#### [Problem to solve]
Only the lines from the one with "Write the three.js" onward are wanted, through the last line of the entries, set down exactly.
---- Records shown
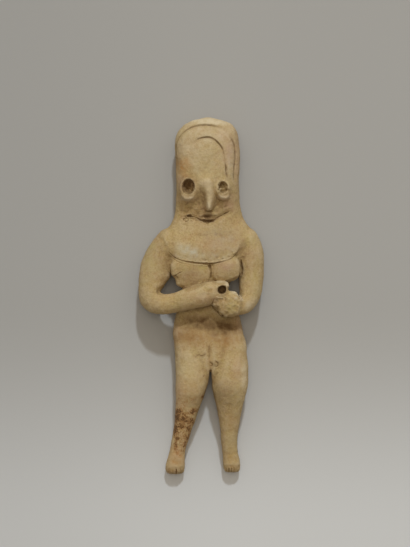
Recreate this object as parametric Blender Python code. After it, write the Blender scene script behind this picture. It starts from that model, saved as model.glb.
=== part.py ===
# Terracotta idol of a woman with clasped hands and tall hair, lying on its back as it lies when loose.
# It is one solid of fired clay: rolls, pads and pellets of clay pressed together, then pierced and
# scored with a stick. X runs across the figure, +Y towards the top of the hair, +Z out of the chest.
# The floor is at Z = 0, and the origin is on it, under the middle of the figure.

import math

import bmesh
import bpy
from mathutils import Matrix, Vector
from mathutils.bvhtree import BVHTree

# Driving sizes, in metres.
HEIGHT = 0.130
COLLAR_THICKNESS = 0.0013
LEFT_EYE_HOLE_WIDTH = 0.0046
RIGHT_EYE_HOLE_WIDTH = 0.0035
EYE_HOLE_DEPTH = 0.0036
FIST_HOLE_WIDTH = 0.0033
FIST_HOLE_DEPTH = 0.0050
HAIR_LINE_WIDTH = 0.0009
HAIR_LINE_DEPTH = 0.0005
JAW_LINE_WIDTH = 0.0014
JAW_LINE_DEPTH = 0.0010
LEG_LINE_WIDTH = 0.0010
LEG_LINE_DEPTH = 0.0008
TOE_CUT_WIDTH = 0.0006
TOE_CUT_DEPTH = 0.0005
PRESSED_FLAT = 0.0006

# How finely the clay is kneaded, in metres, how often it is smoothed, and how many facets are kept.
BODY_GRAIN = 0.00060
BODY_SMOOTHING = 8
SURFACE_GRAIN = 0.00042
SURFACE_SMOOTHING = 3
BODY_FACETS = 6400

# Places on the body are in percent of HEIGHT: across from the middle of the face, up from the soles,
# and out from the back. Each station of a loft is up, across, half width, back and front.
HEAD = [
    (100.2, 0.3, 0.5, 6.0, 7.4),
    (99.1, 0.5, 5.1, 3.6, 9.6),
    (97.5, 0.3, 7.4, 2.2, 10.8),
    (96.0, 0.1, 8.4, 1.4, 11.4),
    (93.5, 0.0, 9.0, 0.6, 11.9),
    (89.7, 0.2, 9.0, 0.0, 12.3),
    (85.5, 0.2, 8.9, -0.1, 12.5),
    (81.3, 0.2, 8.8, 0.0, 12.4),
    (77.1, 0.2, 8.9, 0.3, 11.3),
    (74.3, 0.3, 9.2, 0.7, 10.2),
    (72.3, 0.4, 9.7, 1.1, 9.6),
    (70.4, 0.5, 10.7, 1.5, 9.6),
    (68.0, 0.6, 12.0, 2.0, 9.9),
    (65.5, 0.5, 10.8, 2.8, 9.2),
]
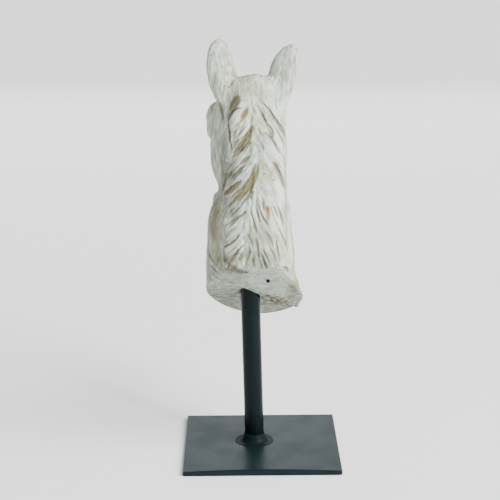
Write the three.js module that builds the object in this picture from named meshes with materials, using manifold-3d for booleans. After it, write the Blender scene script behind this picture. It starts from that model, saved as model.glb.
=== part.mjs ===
--------
#### [Response for this exercise]
Write the three.js module that builds the object in this picture from named meshes with materials, using manifold-3d for booleans. After it, write the Blender scene script behind this picture. It starts from that model, saved as model.glb.
=== part.mjs ===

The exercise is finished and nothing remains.